«Кататонический ступор. Реактивный. На фоне острого психотического эпизода,» – пронеслось в голове Елены с ледяной ясностью. Диагноз был очевиден любому психиатру. Но причина… Причиной был «Прогноз». Приговор, вынесенный ее будущему. Знание о том, что ее разум, ее личность, ее мечты о университете, любви, карьере – все это растворится в липкой пустоте слабоумия еще до того, как она станет взрослой. И ее психика, не выдержав этого знания, просто… отключилась. Сбежала в крепость немоты и неподвижности.

Елена встала.

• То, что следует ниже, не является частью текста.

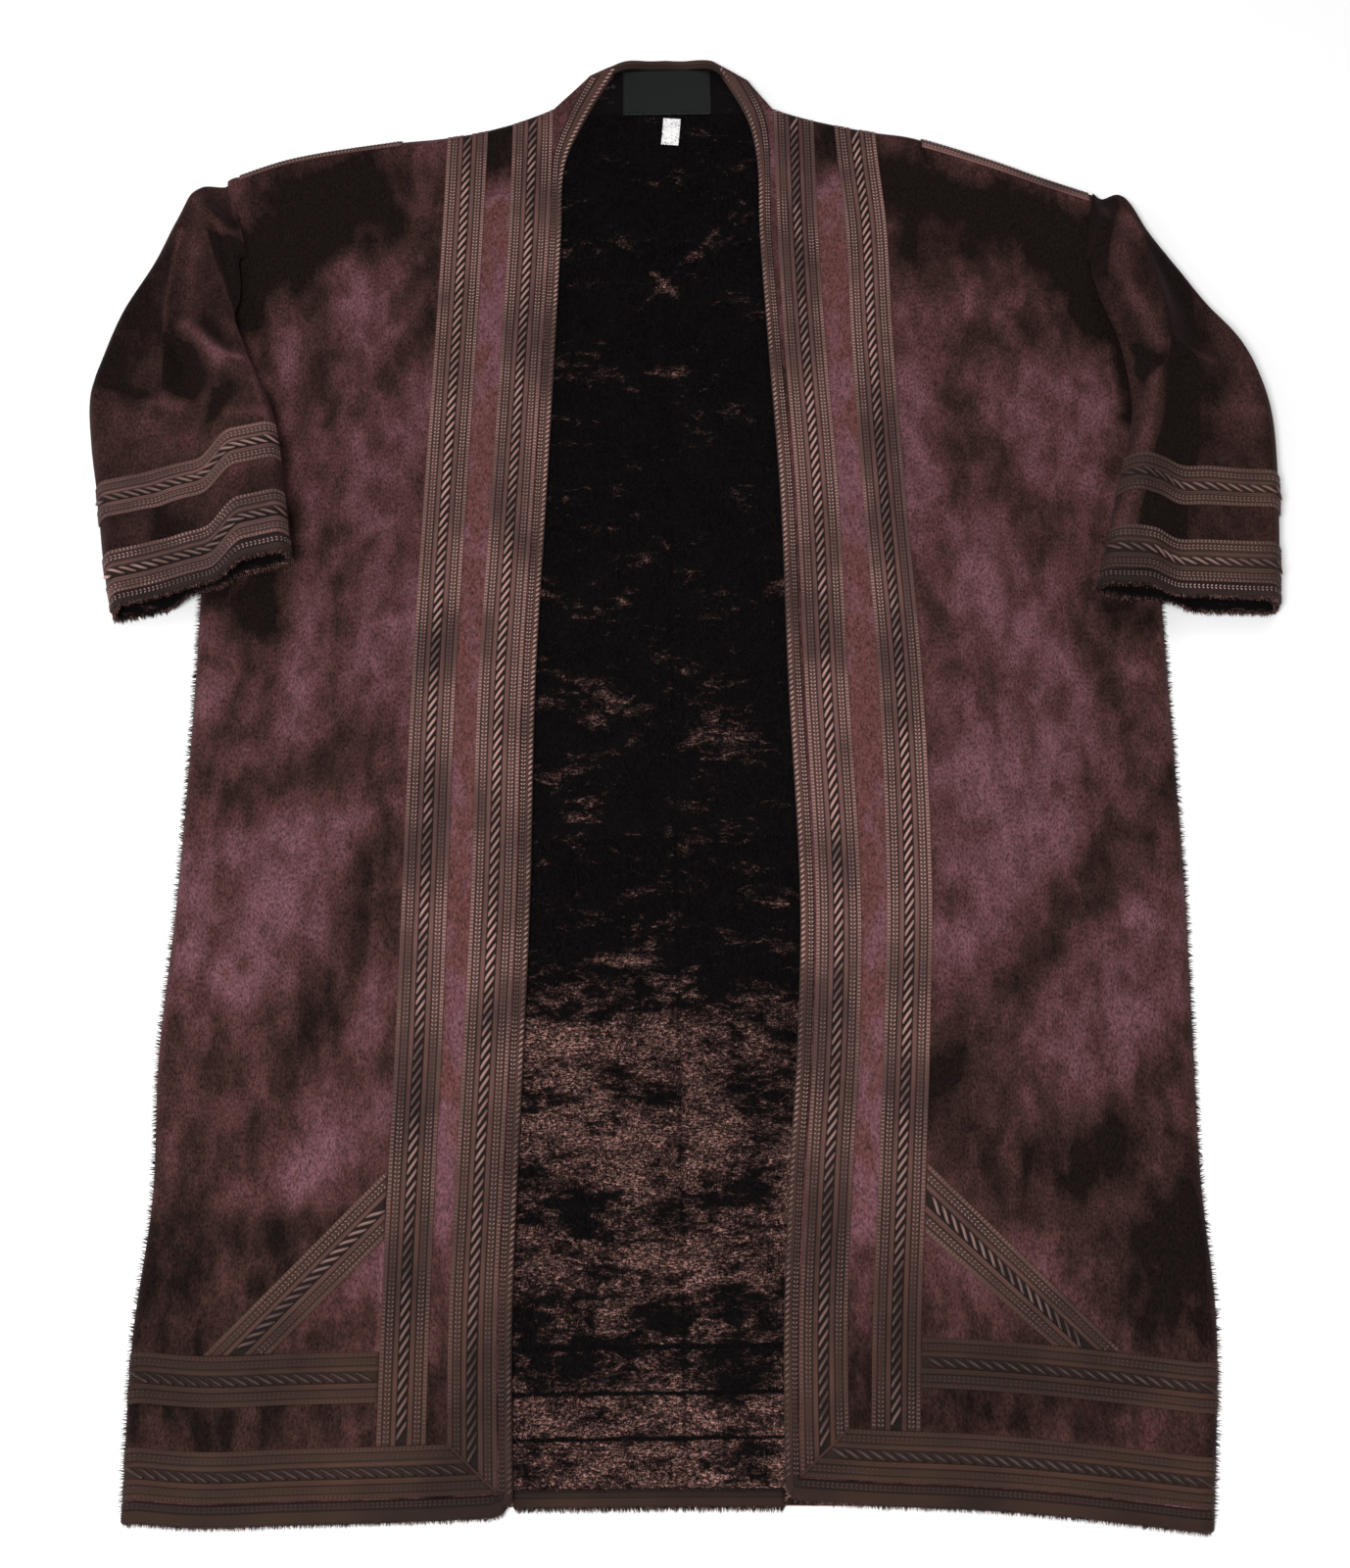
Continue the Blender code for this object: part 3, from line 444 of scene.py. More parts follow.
def back_outline(out):
    """How far down and up the back reaches, by the signed distance from the centre line."""
    far = np.abs(out)
    reaches = []
    for side, mine in (("left", out < 0.0), ("right", out >= 0.0)):
        widest = line_out(side, "side", 50.0)
        hem = BACK_HEM["middle"] + (BACK_HEM[side] - BACK_HEM["middle"]) * np.minimum(
            far / widest, 1.0)
        top = ridge_up(side, far) - BACK_INSET * ease(NECK_START - 1.0, NECK_START, far)
        reaches.append((mine, hem, top))
    hem = np.where(reaches[0][0], reaches[0][1], reaches[1][1])
    top = np.where(reaches[0][0], reaches[0][2], reaches[1][2])
    return hem, top


def rough_field(points, size, seed):
    """Even noise from -1 to 1 over places in centimetres."""
    flat = np.asarray(points).reshape(-1, 2)
    found = [noise.noise((x / size + seed, y / size - seed, seed)) for x, y in flat]
    return np.array(found).reshape(np.asarray(points).shape[:-1])


def back_place(share, rise):
    """The signed place across and up the back of a share of its width and height."""
    up = rise * 110.0
    for _ in range(3):
        left = line_out("left", "side", up) - BACK_INSET
        right = line_out("right", "side", up) - BACK_INSET
        out = np.where(share < 0.0, share * left, share * right)
        hem, top = back_outline(out)
        up = hem + rise * (top - hem)
    return out, up


def make_back():
    shares = np.concatenate([np.linspace(-1.0, -0.36, 20)[:-1],
                             np.linspace(-0.36, 0.30, BACK_SIDE_CELLS - 38),
                             np.linspace(0.30, 1.0, 20)[1:]])
    rises = np.concatenate([np.linspace(0.0, 0.1, 90)[:-1], np.linspace(0.1, 1.0, 231)])
    rise, share = np.meshgrid(rises, shares, indexing="ij")
    out, up = back_place(share, rise)
    flat = np.stack([out, up], axis=-1)
    inside = np.minimum(ease(0.0, 1.2, up - back_outline(out)[0]),
                        ease(0.0, 1.0, back_outline(out)[1] - up))
    soft = 0.035 * rough_field(flat, 0.9, 3.0) + 0.05 * rough_field(flat, 3.1, 8.0)
    sunk = sum(np.exp(-((up - line) / 0.16) ** 2) for line in PILE_LINES)
    sunk = sunk + 0.8 * np.exp(-((out - CENTRE_SEAM) / 0.14) ** 2) * ease(128.0, 96.0, up)
    high = CLOTH + 0.02 + inside * (soft - 0.10 * np.minimum(sunk, 1.0))
    upper = laid("right", out, up, high)
    lower = laid("right", out, up, np.zeros_like(out))
    piece = add_wall("back_cloth", upper, lower, [plush, suede], inner_slot=1,
                     tone_and_painted_light=lining_pile_and_sheen(out, up))
    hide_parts("back_panel")
    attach(piece, "root")
    return piece


back = make_back()

# The two fronts. Each is one width of the same cloth, suede up, laid on the back with its outer
# side and its shoulder rolled round the back's edges. Hands have left broad troughs and the nap
# lies in patches; shade in the hollows and light on the lit slopes are painted into the colour
# as well. The hem is turned in under its braids and the opening is cut straight.
HEM_ROWS = [0.0, 1.35, 1.45, 5.0, 8.1, 11.7]
PLAIN_ROWS = [18.0, 24.0, 30.0, 36.0, 42.0, 48.0, 54.0, 60.0, 66.0, 72.0, 78.0, 84.0]
SHOULDER_SHARES = [0.17, 0.34, 0.51, 0.68, 0.84, 1.0]
FLAT_ROWS = len(HEM_ROWS) + len(PLAIN_ROWS) + len(SHOULDER_SHARES) - 1
HEM_CELLS = [3, 1, 7, 6, 7, 12]
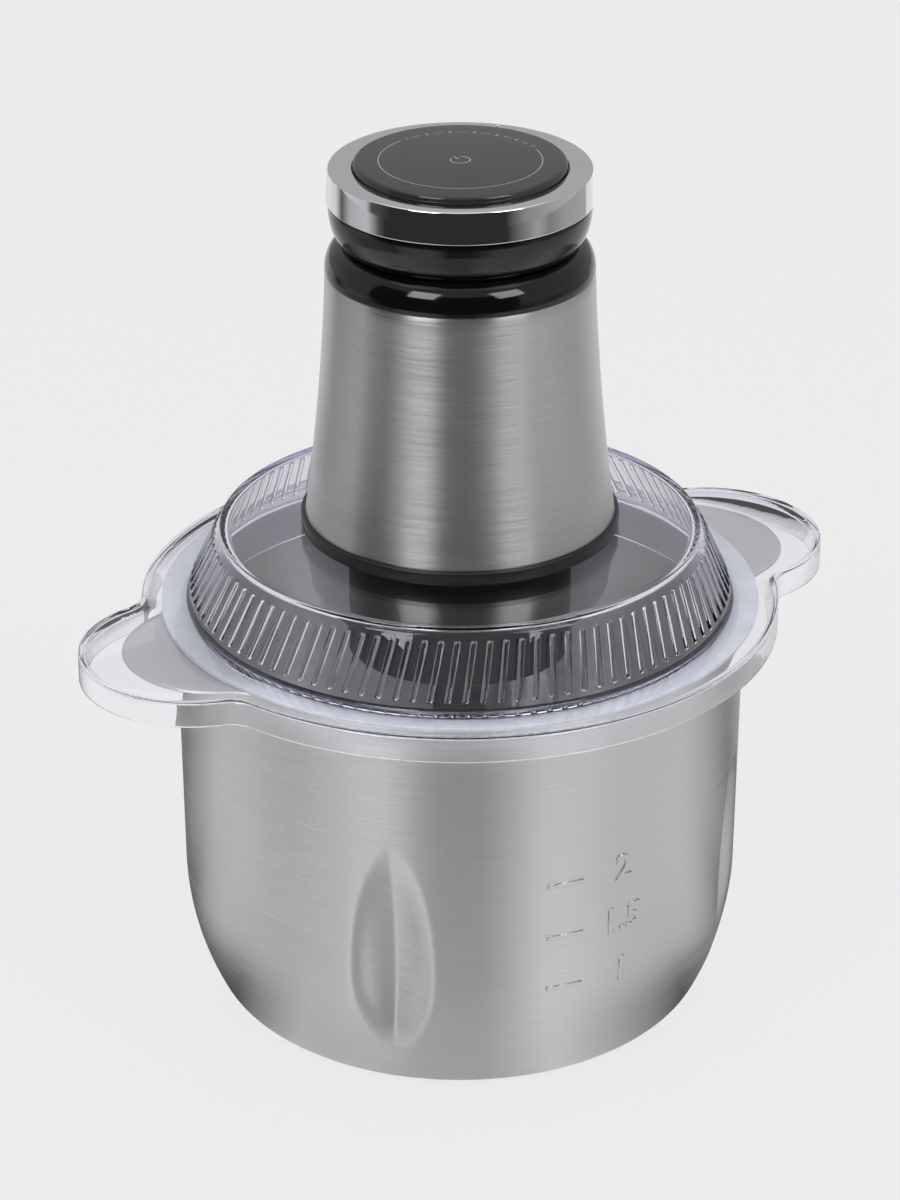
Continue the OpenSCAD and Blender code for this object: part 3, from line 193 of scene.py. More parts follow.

Ее собственные руки вдруг показались ей чужими, тяжелыми. Она посмотрела на родителей, застывших в своем горе. Посмотрела на Карину, эту прекрасную, хрупкую девочку, чье «сейчас» было украдено знанием о «потом». Чье будущее не просто предсказали – его ускорили до состояния этой ледяной, живой статуи.

Статистика «Вердикта» кричала о 99.7% точности. Но здесь, в этой палате, среди тишины, нарушаемой только прерывистыми всхлипываниями матери, безупречные цифры рассыпались в прах. Это был не прогноз. Это было проклятие. Проклятие, которое не ждало своего часа, а действовало здесь и сейчас, калеча души и тела задолго до того, как болезнь должна была прийти.

– Нужен психиатр. «Специалист по кататонии», – сказала Елена, и ее голос прозвучал чужим, плоским, в этом гробовом молчании. – И… седация. Осторожная.

Она вышла из палаты, оставив за спиной горе родителей и немой укор застывшей девочки. В коридоре, ярко освещенном бездушными неоновыми лампами, Елена прислонилась к прохладной стене. Сомнения больше не были тенью. Они были тяжелой, холодной плитой, придавившей грудь. «Прогноз» не просто диагностировал. Он запускал что-то. Запускал механизм разрушения, используя в качестве топлива сам страх перед будущим. И Карина М., с ее пустым взглядом и застывшими пальцами, была живым, ужасающим доказательством этого.

Она посмотрела на свои руки. Твердые, умелые, руки хирурга и невролога. Руки, которые верили в силу знания, в медицину, в контроль. Теперь они казались ей беспомощными. Как перед невидимым, всепроникающим вирусом, который «Вердикт» выпустил в мир под видом благой вести. Вирусом, имя которому было «Эффект Оракула». Это название пришло ей в голову внезапно, с пугающей четкостью. Оракул в Дельфах предсказывал судьбы, но его двусмысленные пророчества часто вели к гибели. Не потому ли?

Елена оттолкнулась от стены и пошла по коридору. Шаги ее были такими же ровными, как всегда. Лицо – профессионально-сосредоточенным. Но внутри бушевала метель. Ледяная, режущая. И в центре этой метели стоял образ: застывшая девочка и холодные сияющие башни «Вердикта» за окном, отражающие мир, который они перекроили знанием-ядом.

Глава 3: Личный рубикон

Тишина кабинета после визита к Карине М. была иной. Не рабочей, не сосредоточенной, а гнетущей, как воздух перед грозой, которая уже бьет где-то рядом, но еще не добралась до тебя. Образ застывшей девочки преследовал Елену, накладываясь на судорожные руки Леонида, на испуганные глаза Артема, на пустоту во взгляде Ирины. «Эффект Оракула». Фраза, родившаяся в коридоре, теперь звучала в голове навязчивым ритмом, отбивая такт ее собственным шагам по полированному полу клиники «НейроВердикт».

Она пыталась работать. Открывала истории болезней, просматривала свежие исследования по нейродегенерациям, отвечала на письма. Но слова плыли перед глазами, смысл ускользал. Вместо клинических описаний она видела – видела – как знание, это холодное сияние «Прогноза», не предсказывало, а формировало болезнь. Оно впрыскивало страх глубоко в синапсы, и этот страх, как кислота, разъедал защитные барьеры психики, подтачивал нейронные связи, запускал каскады кортизола, который, в свою очередь, открывал ворота воспалению, подавлял иммунитет, ускорял то, что должно было дремать годами. «Прогноз» был не диагностом. Он был катализатором апокалипсиса, написанного в индивидуальном геноме.